MINNEAPOLIS (WCCO) -- A group of lawmakers is expected to present a final proposal for frontline worker pay bonuses on Thursday. The legislature set aside $250 million and is letting the group decide who gets the money and how much they get. Then everyone would vote on a bill later this month.

The frontline worker pay group is having their final meeting Thursday before a Monday deadline set by law to have recommendations in place.

The goal is that all of the legislature would come back here to the capitol some time this month and vote on it, so pandemic frontline workers can get their bonus pay as soon as possible.

Earlier this week, DFL lawmakers pitched setting up a process for workers to apply.

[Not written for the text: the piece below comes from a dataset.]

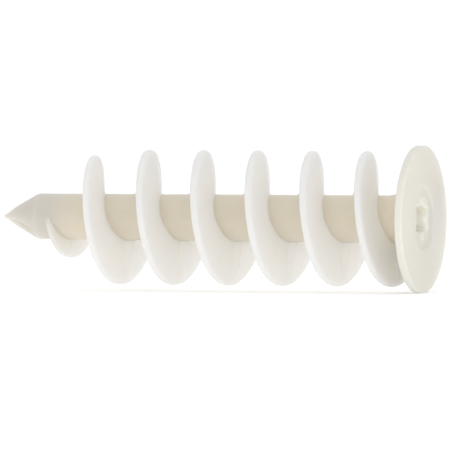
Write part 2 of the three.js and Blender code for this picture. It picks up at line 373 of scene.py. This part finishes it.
def skin(name, rows):
    """One closed mesh through a list of rows of points; rows on the axis close its ends."""
    grid = np.array(rows) * MM
    count, width = grid.shape[:2]
    index = np.arange(count * width).reshape(count, width)
    corners = [index[:-1, :-1], index[:-1, 1:], index[1:, 1:], index[1:, :-1]]
    quads = np.stack(corners, axis=-1).reshape(-1, 4)
    mesh = bpy.data.meshes.new(name)
    mesh.from_pydata(grid.reshape(-1, 3).tolist(), [], quads.tolist())
    bm = bmesh.new()
    bm.from_mesh(mesh)
    bmesh.ops.remove_doubles(bm, verts=bm.verts, dist=WELD * MM)
    bmesh.ops.dissolve_degenerate(bm, edges=bm.edges, dist=WELD * MM)
    bmesh.ops.recalc_face_normals(bm, faces=bm.faces)
    bm.to_mesh(mesh)
    bm.free()
    mesh.shade_smooth()
    mesh.set_sharp_from_angle(angle=math.radians(SHARP_DEG))
    obj = bpy.data.objects.new(name, mesh)
    bpy.context.scene.collection.objects.link(obj)
    return obj


# ---------------------------------------------------------------- materials
# One nylon in several colours. The blade colour is paler with painted back light shining through the thin
# blades. The shank colour is the nylon's own tan with painted shade between the blades.
BLADE_PAINTED_BACKLIGHT_COLOUR = (0.925, 0.90, 0.865)
SHANK_TAN_AND_SHADE_COLOUR = (0.785, 0.72, 0.60)
# Painted shade: the point is painted darker, for the dimmer light at the part's end
POINT_PAINTED_SHADE_COLOUR = (0.68, 0.655, 0.60)
# Painted shade: the flange and the blade's end next to it are painted darker, for the weaker light from the
# head's side
FLANGE_PAINTED_SHADE_COLOUR = (0.75, 0.725, 0.655)
# Painted light: the socket's walls are painted pale, standing in for light that shines into the socket
RECESS_PAINTED_LIGHT_COLOUR = (0.985, 0.94, 0.83)
SCATTER_RADIUS = (1.0, 0.93, 0.82)
SCATTER_SCALE = 0.004
CLOUD_SCALE = 260.0
CLOUD_RANGE = (0.3, 0.7)
CLOUD_DEPTH = 0.07
ROUGHNESS_RANGE = (0.34, 0.5)
GRAIN_SCALE = 3200.0
GRAIN_STRENGTH = 0.12
GRAIN_HEIGHT = 0.03

# Where one colour gives way to the next: heights above the shank, places along the axis, and radii
BLADE_BACKLIGHT_RISE = (0.16, 0.01)
POINT_SHADE_SPAN = (TIP + 19, TIP + 8)
FLANGE_SHADE_SPAN = (FLANGE_REAR - 1.2, FLANGE_REAR)
RECESS_R = (4.4, 4.55)
RECESS_MOUTH = (DISH_FLOOR - 0.05, DISH_FLOOR - 0.2)
RECESS_END = (NECK - 1, NECK)

# The floor is a light table: it sends some light up under the part.
FLOOR_GLOW = 0.25
FLOOR_TONES = (0.97, 0.99)
FLOOR_HALF_WIDTH = 40.0


class Graph:
    """A node tree, with short ways to add the nodes that the materials and the tent are made of."""

    def __init__(self, tree):
        self.nodes = tree.nodes
        self.links = tree.links

    def node(self, kind, **inputs):
        """A node with its inputs, named with _ for a space, set to numbers or joined to outputs."""
        made = self.nodes.new(kind)
        for name, value in inputs.items():
            self.feed(made.inputs[name.replace("_", " ")], value)
        return made

    def feed(self, socket, value):
        if isinstance(value, bpy.types.NodeSocket):
            self.links.new(value, socket)
        else:
            socket.default_value = value

    def calc(self, operation, *values):
        made = self.nodes.new("ShaderNodeMath")
        made.operation = operation
        for socket, value in zip(made.inputs, values):
            self.feed(socket, value)
        return made.outputs[0]

    def ranged(self, value, low, high, at_low, at_high, shape="LINEAR"):
        """Runs from at_low to at_high while value runs from low to high, and stays level outside them."""
        made = self.node("ShaderNodeMapRange", Value=value, From_Min=low, From_Max=high)
        made.interpolation_type = shape
        made.inputs["To Min"].default_value = at_low
        made.inputs["To Max"].default_value = at_high
        return made.outputs[0]

    def rising(self, along, x0, x1):
        """Rises smoothly from 0 to 1 between two sizes in millimetres, or falls if they are backwards."""
        ends = (0.0, 1.0) if x0 < x1 else (1.0, 0.0)
        return self.ranged(along, min(x0, x1) * MM, max(x0, x1) * MM, *ends, "SMOOTHSTEP")

    def ramp(self, value, low_colour, high_colour):
        made = self.node("ShaderNodeValToRGB", Fac=value)
        made.color_ramp.elements[0].color = (*low_colour, 1)
        made.color_ramp.elements[1].color = (*high_colour, 1)
        return made.outputs[0]

    def tinted(self, colour, tint, share):
        made = self.nodes.new("ShaderNodeMix")
        made.data_type = "RGBA"
        self.links.new(share, made.inputs[0])
        self.links.new(colour, made.inputs[6])
        made.inputs[7].default_value = (*tint, 1)
        return made.outputs[2]


def new_material(name):
    """A material with its graph and its shader."""
    mat = bpy.data.materials.new(name)
    mat.use_nodes = True
    return mat, Graph(mat.node_tree), mat.node_tree.nodes["Principled BSDF"]


def shank_tan_and_shade_share(graph, along, radius):
    """1 on the shank and the neck, and 0 on the blade that stands on them. The shank gets the nylon's own tan
    with painted shade between the blades. The blade gets a paler colour that is painted back light shining
    through it.
    """
    steady = (SHANK_R_POINT * MM, SHANK_R_NECK * MM)
    shank = graph.ranged(along, POINT_REAR * MM, NECK * MM, *steady)
    neck = graph.ranged(along, NECK * MM, FLANGE_REAR, 0.0, (NECK_R - SHANK_R_NECK) * MM)
    above = graph.calc("SUBTRACT", radius, graph.calc("ADD", shank, neck))
    return graph.rising(above, *BLADE_BACKLIGHT_RISE)


def recess_painted_light_share(graph, along, radius):
    """1 on the walls of the six-lobe recess, which are painted pale as painted light shining into the socket.
    """
    inner = graph.ranged(radius, RECESS_R[0] * MM, RECESS_R[1] * MM, 1.0, 0.0)
    under_dish = graph.rising(along, *RECESS_MOUTH)
    before_shank = graph.rising(along, *RECESS_END)
    return graph.calc("MULTIPLY", inner, graph.calc("MULTIPLY", under_dish, before_shank))


def nylon():
    """Natural nylon: milky, tan where it is thick, paler where it is thin. The paler thin blades are painted
    back light. The shank's tan carries painted shade between the blades. The point and the flange are painted
    shade, and the socket's walls are painted light.
    """
    mat, graph, shader = new_material("nylon_with_painted_light")
    shader.inputs["Subsurface Weight"].default_value = 1.0
    shader.inputs["Subsurface Radius"].default_value = SCATTER_RADIUS
    shader.inputs["Subsurface Scale"].default_value = SCATTER_SCALE
    shader.inputs["IOR"].default_value = 1.5
    shader.inputs["Specular IOR Level"].default_value = 0.4
    point = graph.node("ShaderNodeTexCoord").outputs["Object"]
    along, y, z = graph.node("ShaderNodeSeparateXYZ", Vector=point).outputs
    square = graph.calc("ADD", graph.calc("MULTIPLY", y, y), graph.calc("MULTIPLY", z, z))
    radius = graph.calc("SQRT", square)

    noise = graph.node("ShaderNodeTexNoise", Vector=point, Scale=CLOUD_SCALE, Detail=3.0, Roughness=0.55)
    cloud = noise.outputs["Fac"]
    clouded = graph.ranged(cloud, *CLOUD_RANGE, -CLOUD_DEPTH, CLOUD_DEPTH)
    # Tan where the nylon is thick, with painted shade on the shank and painted back light on the blades; the
    # cloud is the nylon's own uneven tone
    thick = graph.calc("ADD", shank_tan_and_shade_share(graph, along, radius), clouded)
    colour = graph.ramp(thick, BLADE_PAINTED_BACKLIGHT_COLOUR, SHANK_TAN_AND_SHADE_COLOUR)
    # painted shade towards the point
    colour = graph.tinted(colour, POINT_PAINTED_SHADE_COLOUR, graph.rising(along, *POINT_SHADE_SPAN))
    # painted shade on the flange
    colour = graph.tinted(colour, FLANGE_PAINTED_SHADE_COLOUR, graph.rising(along, *FLANGE_SHADE_SPAN))
    # painted light on the socket's walls
    colour = graph.tinted(colour, RECESS_PAINTED_LIGHT_COLOUR, recess_painted_light_share(graph, along, radius))
    graph.feed(shader.inputs["Base Color"], colour)
    graph.feed(shader.inputs["Roughness"], graph.ranged(cloud, 0.0, 1.0, *ROUGHNESS_RANGE))

    grain = graph.node("ShaderNodeTexNoise", Vector=point, Scale=GRAIN_SCALE, Detail=4.0).outputs["Fac"]
    bump = graph.node("ShaderNodeBump", Strength=GRAIN_STRENGTH, Distance=GRAIN_HEIGHT * MM, Height=grain)
    graph.feed(shader.inputs["Normal"], bump.outputs[0])
    return mat


def floor_material():
    mat, graph, shader = new_material("pale_floor")
    shader.inputs["Roughness"].default_value = 0.9
    shader.inputs["Specular IOR Level"].default_value = 0.0
    shader.inputs["Emission Color"].default_value = (1, 1, 1, 1)
    shader.inputs["Emission Strength"].default_value = FLOOR_GLOW
    noise = graph.node("ShaderNodeTexNoise", Scale=3.0).outputs["Fac"]
    low, high = FLOOR_TONES
    graph.feed(shader.inputs["Base Color"], graph.ramp(noise, (low, low, low), (high, high, high)))
    return mat


# ---------------------------------------------------------------- floor, light and camera
CENTRE = Vector(((cad_lo.x + cad_hi.x) / 2, 0, 0))
SOCKET_MOUTH = Vector((FRONT * MM, 0, 0))
LIGHT_DISTANCE = 0.5

# The studio is a bright tent, a little stronger towards TENT_LEAN and weaker past the part's two ends.
TENT_LEVEL = 0.8
TENT_LEAN = (0.03, 0.06, 0.17)
TENT_END_DROP = 0.34

AZIMUTH, ELEVATION, ROLL = 18.81, 1.05, 0.12
FRAME_WIDTH = 91.22 * MM
AIM_RIGHT, AIM_DOWN = 2.41, 1.476
DISTANCE = 3.0
SENSOR = 36.0


def place(name, data):
    """Puts new data in the scene as an object that turns by quaternion."""
    obj = bpy.data.objects.new(name, data)
    obj.rotation_mode = "QUATERNION"
    bpy.context.scene.collection.objects.link(obj)
    return obj


def light_from(name, data, target, direction):
    """Hangs a light in one direction from its target, and points it there."""
    way = Vector(direction).normalized()
    light = place(name, data)
    light.location = target + way * LIGHT_DISTANCE
    light.rotation_quaternion = way.to_track_quat("Z", "Y")


def add_floor():
    r = FLOOR_HALF_WIDTH
    mesh = bpy.data.meshes.new("floor")
    mesh.from_pydata([(-r, -r, 0), (r, -r, 0), (r, r, 0), (-r, r, 0)], [], [(0, 1, 2, 3)])
    mesh.materials.append(floor_material())
    floor = place("floor", mesh)
    floor.location.z = cad_lo.z


def add_lights():
    """A soft light in front, and a narrow one that reaches into the socket."""
    front = bpy.data.lights.new("front", "AREA")
    front.shape = "DISK"
    front.size = 0.2
    front.energy = 0.1
    light_from("front", front, CENTRE, (0.34, -0.94, 0.06))
    snoot = bpy.data.lights.new("snoot", "SPOT")
    snoot.energy = 2.5
    snoot.spot_size = math.radians(1.7)
    snoot.spot_blend = 0.5
    snoot.shadow_soft_size = 0.01
    light_from("snoot", snoot, SOCKET_MOUTH, (0.36, -0.93, 0.05))


def add_tent():
    """The world: the tent as the part sees it, and plain white behind the part."""
    world = bpy.data.worlds.new("studio")
    bpy.context.scene.world = world
    world.use_nodes = True
    graph = Graph(world.node_tree)
    direction = graph.node("ShaderNodeTexCoord").outputs["Generated"]
    lean = graph.nodes.new("ShaderNodeVectorMath")
    lean.operation = "DOT_PRODUCT"
    graph.feed(lean.inputs[0], direction)
    lean.inputs[1].default_value = TENT_LEAN
    level = graph.calc("ADD", lean.outputs["Value"], TENT_LEVEL)
    x = graph.node("ShaderNodeSeparateXYZ", Vector=direction).outputs[0]
    tent = graph.calc("MULTIPLY_ADD", graph.calc("MULTIPLY", x, x), -TENT_END_DROP, level)
    seen = graph.node("ShaderNodeLightPath").outputs["Is Camera Ray"]
    choose = graph.nodes.new("ShaderNodeMix")
    graph.feed(choose.inputs[0], seen)
    graph.feed(choose.inputs[2], tent)
    choose.inputs[3].default_value = 1.0
    background = graph.nodes["Background"]
    background.inputs["Color"].default_value = (1, 1, 1, 1)
    graph.feed(background.inputs["Strength"], choose.outputs[0])


def add_camera():
    a, e = math.radians(AZIMUTH), math.radians(ELEVATION)
    back = Vector((math.sin(a) * math.cos(e), -math.cos(a) * math.cos(e), math.sin(e)))
    turn = (-back).to_track_quat("-Z", "Y")
    right = turn @ Vector((1, 0, 0))
    up = turn @ Vector((0, 1, 0))
    aim = CENTRE + right * AIM_RIGHT * MM - up * AIM_DOWN * MM
    data = bpy.data.cameras.new("camera")
    data.sensor_width = SENSOR
    data.lens = SENSOR * DISTANCE / FRAME_WIDTH
    data.clip_start, data.clip_end = 0.1, 200.0
    camera = place("camera", data)
    camera.location = aim + back * DISTANCE
    camera.rotation_quaternion = turn @ Quaternion((0, 0, 1), math.radians(ROLL))
    bpy.context.scene.camera = camera


# ---------------------------------------------------------------- the object and its scene
flights = ["flight_lead_in", "flight_run_out"] + [f"flight_turn_{i}" for i in range(1, 6)]
body = skin("moulded_body", moulding_rows())
body.data.materials.append(nylon())
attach(body, "root")
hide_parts("drill_point", "shank_nose", "shank_tube", "drive_socket", "flange_disc", *flights)

add_floor()
add_lights()
add_tent()
add_camera()
bpy.context.scene.view_settings.view_transform = "Standard"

Baseline checks would be $1,500 but would likely shrink depending on the number of applicants.

Qualifying workers would include many industries beyond just health care, and those employees would need to work in person without any option to work from home.

Meanwhile, Republicans wanted to prioritize health care workers and nursing home staff who still showed up to work when there were known sick people around them.

The original plan was to come back later this month to vote on frontline worker bonuses but now that's unclear. Gov. Tim Walz says for him to call a special session, he wants assurances first from Senate Republicans that they won't fire Health Commissioner Jan Malcolm upon return, which they have the power to do. A couple of Republicans have scrutinized her job performance in recent days.